Ask RizenAug 01, 2009 – 03:08AM
I had a lot of fun at my tournament on Lock Poker. Congrats to the two winners of free coaching! We're going to be doing more things like this in the future. In fact next Wed we'll be doing two tables of full ring no limit cash (one at higher stakes and one at lower stakes) and giving out some free sessions then too. Download Lock Poker and play with me next Wed. More details soon to follow.
Q: I have played poker regularly for about 6 years. I have read all of the major poker books including yours. I have a good grip on the math as well as the strategy and psychology of poker. I have never been able to break through with a Multitable win larger than $2000(Online and Live). I have played at least 1 event in the WSOP each of the past 5 years as well as multiple SnG satellites at the RIO. I do not blow money or have a gambling problem. I play within my bankrolls allowance and never found the money to be an issue. I recently decided that I have been wasting my time with poker. I spent a couple thousand on the first part of the WSOP and other events (Venetian, Binions). I finally cashed in Event #4 which was my first WSOP event cash ever. All that being said I have decided to quit poker. What is your opinion on how much of your life should be poker related? Would you say if you don't LOVE it consistenly then you shouldn't spend your time playing? There are times when poker just tortures you, getting your money in good and losing over and over. Im struggling with my decision to leave poker behind for a new hobby but feel like there is so much more to life than poker.
A: I edited this one a little bit to leave out some personal information. First off, there is A LOT more to life than poker. I play professionally and I wouldn't rank poker as the #1 thing in my life, although it would probably fall in the top 5. For 99% of recreational/hobby poker players out there, the game should primarily be about fun. Ideally if you can at least break even or maybe make a few bucks on your hobby, that's great. At the end of the day though it should be fun. If you're not having fun, you shouldn't play, period. I know this sounds simple, but also re-read your message. You use phrases like 'wasting my time' and 'tortures you'. Obviously if you feel this way then it's not fun, and probably unhealthy. I think at the very least taking a break is probably the right thing for you. Like any other hobby, you can come back at some point in the future if you want.
Imagine your hobby were golf. At first you really get into it, going to the driving range every day, playing 72 holes a weekend. Well after 6 months or so of that, you might start to get frustrated every time you don't hit your tee shot on the fairway, or disgusted every time you make a double bogey. That doesn't mean you should quit golf completely, but it means it's not fun for you and you need to step back and take things a little less seriously. I would say that you should really only play poker if it's enjoyable for you, and when it's not enjoyable and starts having a negative impact on your life you should take a break or stop altogether. I am fortunate enough to still love the game, but I even go through patches where I am frustrated and take a healthy break.
Q: Do you do any personalized instruction? Private lessons, mentoring, tutoring, etc?
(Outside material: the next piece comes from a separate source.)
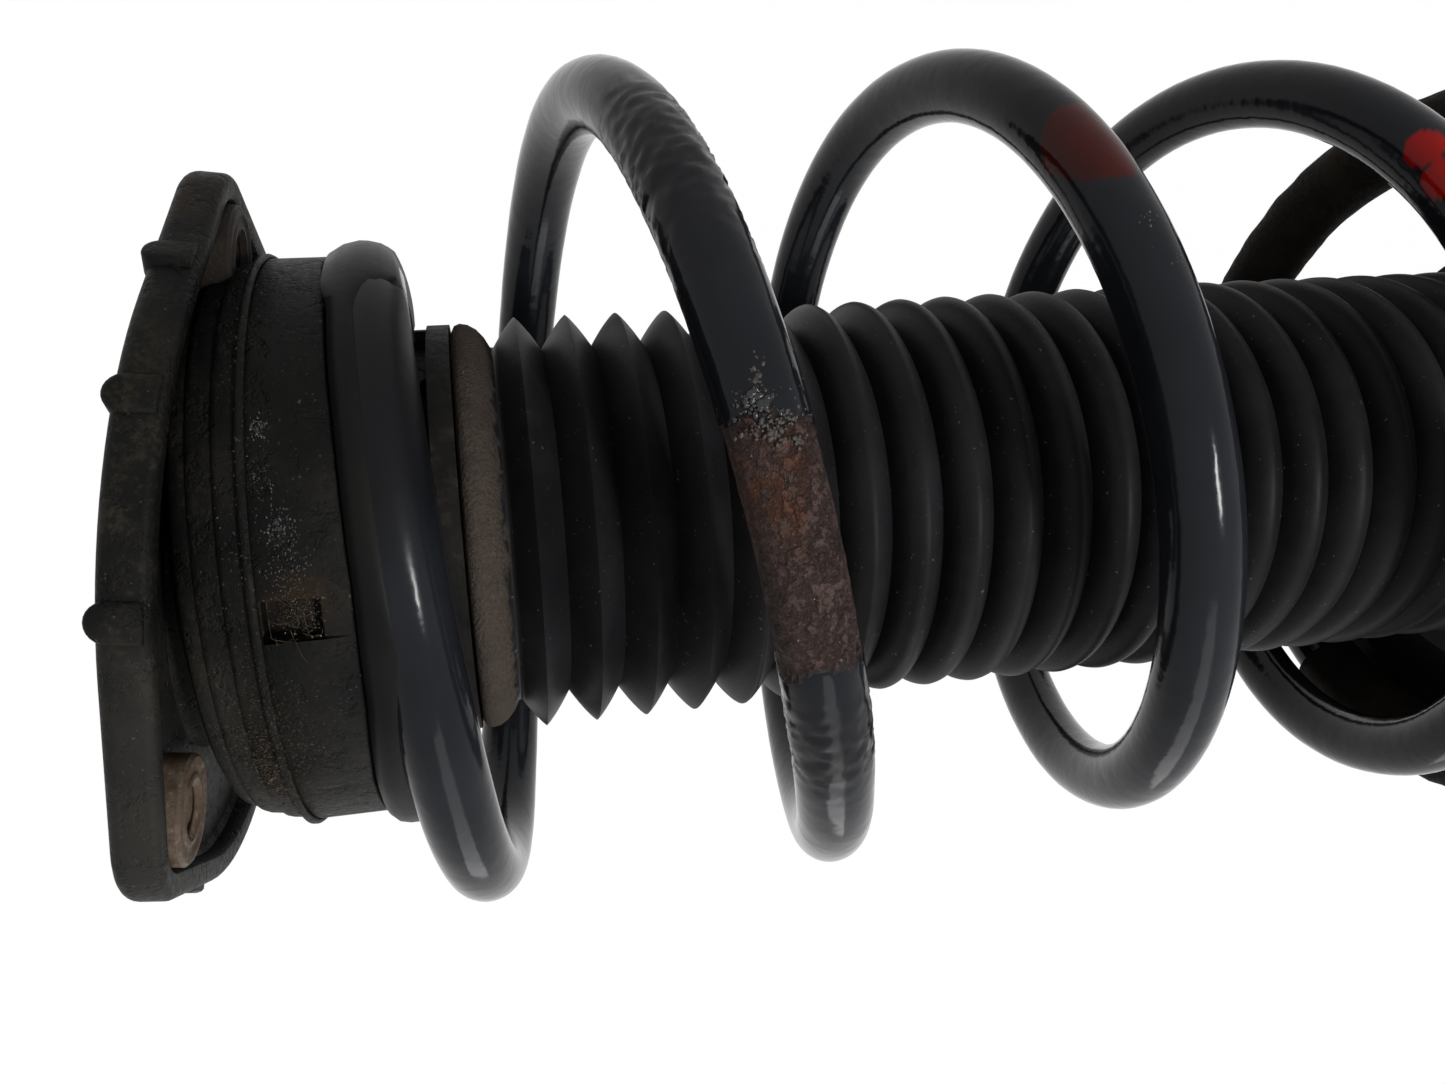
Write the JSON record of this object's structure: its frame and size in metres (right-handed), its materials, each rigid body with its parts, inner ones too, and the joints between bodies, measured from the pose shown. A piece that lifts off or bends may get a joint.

A: Yes I do, but right now I almost have more than I can handle. We've been doing some promotions on Lock Poker given away free instruction, but as of right now I'm not really adding any new students. If you want you can e-mail me (email@example.com) and I'll put you on a waiting list.
Q: I've just started playing the big online tournaments on Sundays (played strictly sit n gos for a long time). I did pretty well early on just playing my game and had a stack around average as the money bubble approached. At this point, the blinds/antes got so high, that it essentially became all in or fold almost every hand. For example, in a 100k guaranteed last Sunday, the blinds were at 500/1000 with antes, and the average stack at the money bubble was around 17k. I would say about 80% of the hands or so someone moved in preflop. Is this the correct play at this point? I tried normal raises to 3k a couple times and someone pushed all in every time and I was forced to fold. I then ended up shortstacked and elminated shortly after. I guess my question is whether this is normal at this time, and I should only play hands I'm willing to play all in preflop? Or if this tournament/my table was abnormal and I should continue to try to play my game at this point in the tournament? I know there is no real cut and dry answer, but if you could provide any insight from your experience it would be greatly appreciated.
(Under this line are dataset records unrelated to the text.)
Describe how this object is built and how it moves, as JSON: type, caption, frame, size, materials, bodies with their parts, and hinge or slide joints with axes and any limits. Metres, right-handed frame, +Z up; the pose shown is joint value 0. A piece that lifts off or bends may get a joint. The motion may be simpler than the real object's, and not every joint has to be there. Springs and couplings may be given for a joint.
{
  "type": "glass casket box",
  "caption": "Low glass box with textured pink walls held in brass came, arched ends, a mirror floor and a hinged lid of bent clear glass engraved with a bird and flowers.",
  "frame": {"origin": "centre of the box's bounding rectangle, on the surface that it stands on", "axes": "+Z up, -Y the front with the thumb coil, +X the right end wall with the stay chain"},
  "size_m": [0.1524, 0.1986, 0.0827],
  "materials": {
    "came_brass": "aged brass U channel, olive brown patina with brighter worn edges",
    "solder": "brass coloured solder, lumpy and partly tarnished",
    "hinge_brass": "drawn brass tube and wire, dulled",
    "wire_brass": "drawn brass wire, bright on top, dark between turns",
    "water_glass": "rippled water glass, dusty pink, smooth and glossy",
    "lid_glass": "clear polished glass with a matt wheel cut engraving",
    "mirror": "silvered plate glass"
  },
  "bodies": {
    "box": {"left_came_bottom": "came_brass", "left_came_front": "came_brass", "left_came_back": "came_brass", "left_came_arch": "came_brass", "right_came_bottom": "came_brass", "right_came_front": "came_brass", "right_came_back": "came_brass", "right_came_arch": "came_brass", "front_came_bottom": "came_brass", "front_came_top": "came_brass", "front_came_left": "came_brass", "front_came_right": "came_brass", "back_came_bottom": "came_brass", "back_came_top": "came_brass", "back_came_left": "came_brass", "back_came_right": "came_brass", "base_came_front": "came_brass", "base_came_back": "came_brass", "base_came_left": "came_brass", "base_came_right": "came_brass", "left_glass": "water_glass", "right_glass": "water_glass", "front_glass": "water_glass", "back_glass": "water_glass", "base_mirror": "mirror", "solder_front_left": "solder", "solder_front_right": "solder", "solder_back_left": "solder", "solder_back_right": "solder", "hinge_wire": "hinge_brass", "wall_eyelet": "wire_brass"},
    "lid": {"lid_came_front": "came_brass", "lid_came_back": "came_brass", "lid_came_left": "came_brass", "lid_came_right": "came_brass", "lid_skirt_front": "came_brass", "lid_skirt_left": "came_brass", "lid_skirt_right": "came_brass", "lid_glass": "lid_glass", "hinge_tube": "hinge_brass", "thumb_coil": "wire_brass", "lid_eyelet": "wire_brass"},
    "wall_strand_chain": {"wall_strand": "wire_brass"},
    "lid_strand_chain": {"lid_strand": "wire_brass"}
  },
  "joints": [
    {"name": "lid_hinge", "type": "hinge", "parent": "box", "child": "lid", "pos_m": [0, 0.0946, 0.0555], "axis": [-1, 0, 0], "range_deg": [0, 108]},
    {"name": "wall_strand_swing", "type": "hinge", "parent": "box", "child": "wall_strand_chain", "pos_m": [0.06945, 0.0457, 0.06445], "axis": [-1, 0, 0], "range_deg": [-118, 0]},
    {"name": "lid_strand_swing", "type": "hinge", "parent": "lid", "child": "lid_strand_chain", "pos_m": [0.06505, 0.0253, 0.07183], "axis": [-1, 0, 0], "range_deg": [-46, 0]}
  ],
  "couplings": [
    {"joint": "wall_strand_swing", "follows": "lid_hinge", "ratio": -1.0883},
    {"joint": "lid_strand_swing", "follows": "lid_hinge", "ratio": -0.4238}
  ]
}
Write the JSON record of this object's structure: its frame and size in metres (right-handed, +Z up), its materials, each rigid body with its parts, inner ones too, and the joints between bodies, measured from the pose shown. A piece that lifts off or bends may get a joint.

A: Well, if the average stack is only 17 big blinds then moving all in pre-flop probably isn't a bad play, but that doesn't mean it's correct. If you are at a table like you describe, where every 3x raise is getting shoved on, then yes. You should only be playing hands you'll be willing to go all in with or moving all in yourself as a steal. But just moving all in in every tournament like this would be a mistake. The table dictates what you can do. If the table is letting you get away with 3x steals, then 3x stealing is a far better plan than open shoving because you'll be able to methodically build a stack with lower risk. If the table is not, then you must get chips other ways, which can include moving all in. You must always be adapting to the way the table is playing and making the appropriate adjustments. In this particular case you describe, you're pretty much going to have to pick spots to move all in and know you're going to play big pots.